== SOURCE DATA ==
>>>>

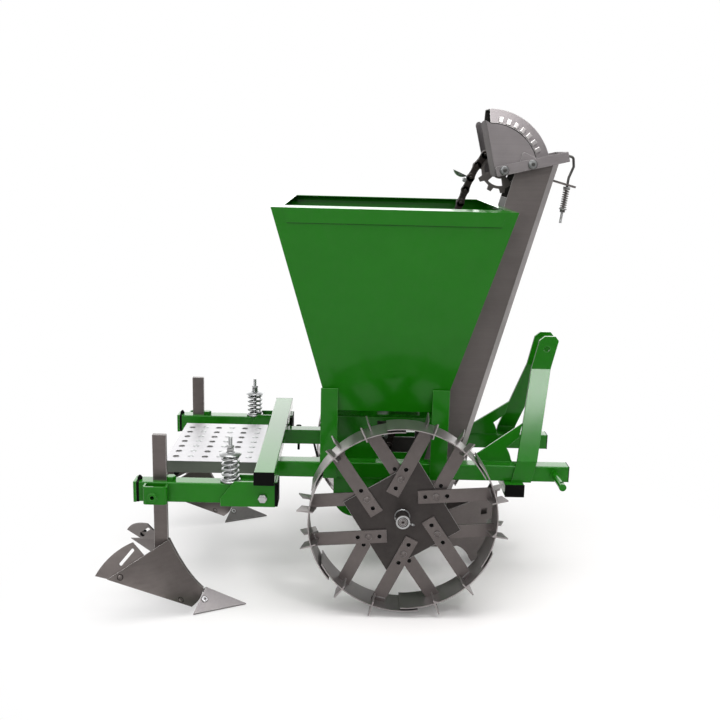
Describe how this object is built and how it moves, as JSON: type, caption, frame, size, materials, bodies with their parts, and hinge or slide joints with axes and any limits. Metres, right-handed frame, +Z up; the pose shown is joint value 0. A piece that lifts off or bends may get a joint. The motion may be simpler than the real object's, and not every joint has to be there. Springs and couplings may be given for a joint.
{
  "type": "potato planter",
  "caption": "Mounted one-row potato planter: tapered hopper, cup-chain elevator with furrow opener, lugged drive wheels, rear platform and sprung covering ridgers.",
  "frame": {"origin": "ground level under the middle of the machine's overall box", "axes": "+X is the direction of travel, toward the three-point hitch; +Y is the machine's left; +Z is up"},
  "size_m": [1.393, 1.0074, 1.477],
  "materials": {
    "green_paint": "gloss green paint",
    "grey_steel": "grey sheet steel, satin",
    "wheel_steel": "grey steel, satin with mill marks",
    "zinc_plate": "bright zinc plate",
    "perforated_zinc": "galvanised anti-slip sheet",
    "dark_chain": "oiled dark steel",
    "black_plastic": "moulded, slightly shiny"
  },
  "bodies": {
    "frame": {"main_tube_right": "green_paint", "main_tube_left": "green_paint", "rear_beam": "green_paint", "front_beam": "green_paint", "hitch_upright_right": "green_paint", "hitch_upright_left": "green_paint", "hitch_braces": "green_paint", "hopper_side_right": "green_paint", "hopper_side_left": "green_paint", "hopper_rear": "green_paint", "hopper_front": "green_paint", "hopper_funnel": "green_paint", "hopper_posts": "green_paint", "boot": "green_paint", "ridger_arm_right": "green_paint", "ridger_arm_left": "green_paint", "arm_brackets": "green_paint", "axle_hangers": "green_paint", "lower_link_pins": "green_paint", "shank_clamps": "green_paint", "duct_channel": "grey_steel", "duct_front": "grey_steel", "head_cheeks": "grey_steel", "head_cowl": "grey_steel", "tension_yoke": "grey_steel", "furrow_opener": "grey_steel", "shanks": "grey_steel", "ridger_shares": "grey_steel", "ridger_wings": "grey_steel", "wing_extensions": "grey_steel", "tension_tab": "grey_steel", "upper_sprocket": "grey_steel", "lower_sprocket": "grey_steel", "arm_springs": "zinc_plate", "spring_rods": "zinc_plate", "pivot_bolts": "zinc_plate", "tension_rod": "zinc_plate", "tension_spring": "zinc_plate", "chain_cups": "zinc_plate", "platform": "perforated_zinc", "end_caps": "black_plastic", "cup_chain": "dark_chain"},
    "wheels": {"wheel_rim_right": "wheel_steel", "wheel_rim_left": "wheel_steel", "wheel_hub_right": "wheel_steel", "wheel_hub_left": "wheel_steel", "wheel_spokes_right": "wheel_steel", "wheel_spokes_left": "wheel_steel", "wheel_axle": "wheel_steel"}
  },
  "joints": [
    {"name": "wheel_roll", "type": "hinge", "parent": "frame", "child": "wheels", "pos_m": [0.171, 0, 0.3015], "axis": [0, 1, 0], "continuous": true}
  ]
}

<<<<

== WHAT IS BEING ASKED ==
Go through the material and copy out every line with "materials" in it.

== SOLUTION ==
Describe how this object is built and how it moves, as JSON: type, caption, frame, size, materials, bodies with their parts, and hinge or slide joints with axes and any limits. Metres, right-handed frame, +Z up; the pose shown is joint value 0. A piece that lifts off or bends may get a joint. The motion may be simpler than the real object's, and not every joint has to be there. Springs and couplings may be given for a joint.
  "materials": {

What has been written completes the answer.